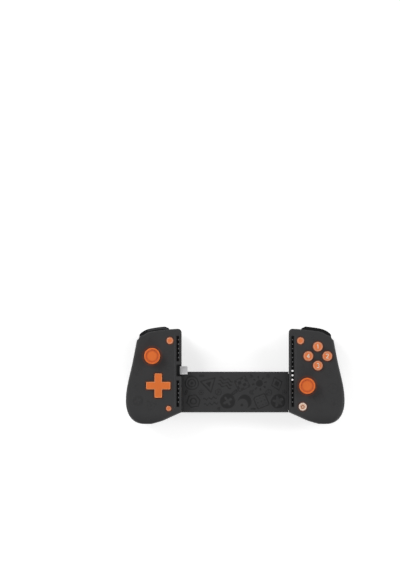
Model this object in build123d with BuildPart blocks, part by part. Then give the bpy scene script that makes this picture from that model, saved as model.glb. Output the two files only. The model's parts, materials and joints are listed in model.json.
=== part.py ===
"""Telescopic game controller that clamps a phone between two grips.

The controller lies on its back: +Z is the normal of the front face, +X points to the
right grip and +Y to the triggers. The origin is the middle of the surface it lies on.
At rest the bridge is closed. Every piece is built on the right hand side first and
mirrored where it belongs to the left grip. Millimetres.
"""

from build123d import *
import os
from math import asin, atan2, cos, exp, radians, sin, sqrt

os.makedirs("parts", exist_ok=True)

# Overall size
half_width = 109.45  # centre line to the outermost point of a palm
grip_top_y = 46.1  # upper edge of a face plate beside the phone
grip_low_y = -49.2  # lowest point of a palm
face_z = 35.0  # front face above the surface the controller lies on
band_height = 8.5  # straight side band between the front face and the parting line
wall = 1.8
face_thickness = 2.0
rim_radius = 2.0
palm_rim_radius = 4.0
palm_rim_share = (0.40, 0.15)  # along a grip, where the rim starts to widen and is widest
overrun = 6.0  # how far cutting tools run past what they cut
edge_search = 0.6  # how near the lip an edge counts as the lip's own

# Plan of a grip
lip_x = 53.65  # edge of the face plate that hangs over the phone
palm_radius = 24.2
palm_corner_reach = 18.9  # width of the palm's fuller outer corner
palm_corner_power = 2.3  # of that corner's superellipse
side_fullness = 0.8  # how far the outer side stands out from a straight line
side_full_y = -7.0
side_full_reach = 11.0
shoulder_x = 98.45  # corner between the trigger edge and the outer side
shoulder_y = 34.56
slant_corner_y = -37.6  # where the slanted lower edge meets the lip
corner_radius = 3.9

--

> Instruction
Each line from the start of the listing above through the line containing "edge_search = 0.6" should be copied exactly, please, with no other lines added.

> Finished answer
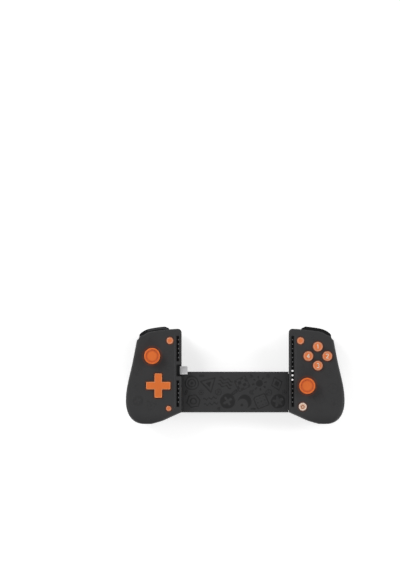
Model this object in build123d with BuildPart blocks, part by part. Then give the bpy scene script that makes this picture from that model, saved as model.glb. Output the two files only. The model's parts, materials and joints are listed in model.json.
=== part.py ===
"""Telescopic game controller that clamps a phone between two grips.

The controller lies on its back: +Z is the normal of the front face, +X points to the
right grip and +Y to the triggers. The origin is the middle of the surface it lies on.
At rest the bridge is closed. Every piece is built on the right hand side first and
mirrored where it belongs to the left grip. Millimetres.
"""

from build123d import *
import os
from math import asin, atan2, cos, exp, radians, sin, sqrt

os.makedirs("parts", exist_ok=True)

# Overall size
half_width = 109.45  # centre line to the outermost point of a palm
grip_top_y = 46.1  # upper edge of a face plate beside the phone
grip_low_y = -49.2  # lowest point of a palm
face_z = 35.0  # front face above the surface the controller lies on
band_height = 8.5  # straight side band between the front face and the parting line
wall = 1.8
face_thickness = 2.0
rim_radius = 2.0
palm_rim_radius = 4.0
palm_rim_share = (0.40, 0.15)  # along a grip, where the rim starts to widen and is widest
overrun = 6.0  # how far cutting tools run past what they cut
edge_search = 0.6  # how near the lip an edge counts as the lip's own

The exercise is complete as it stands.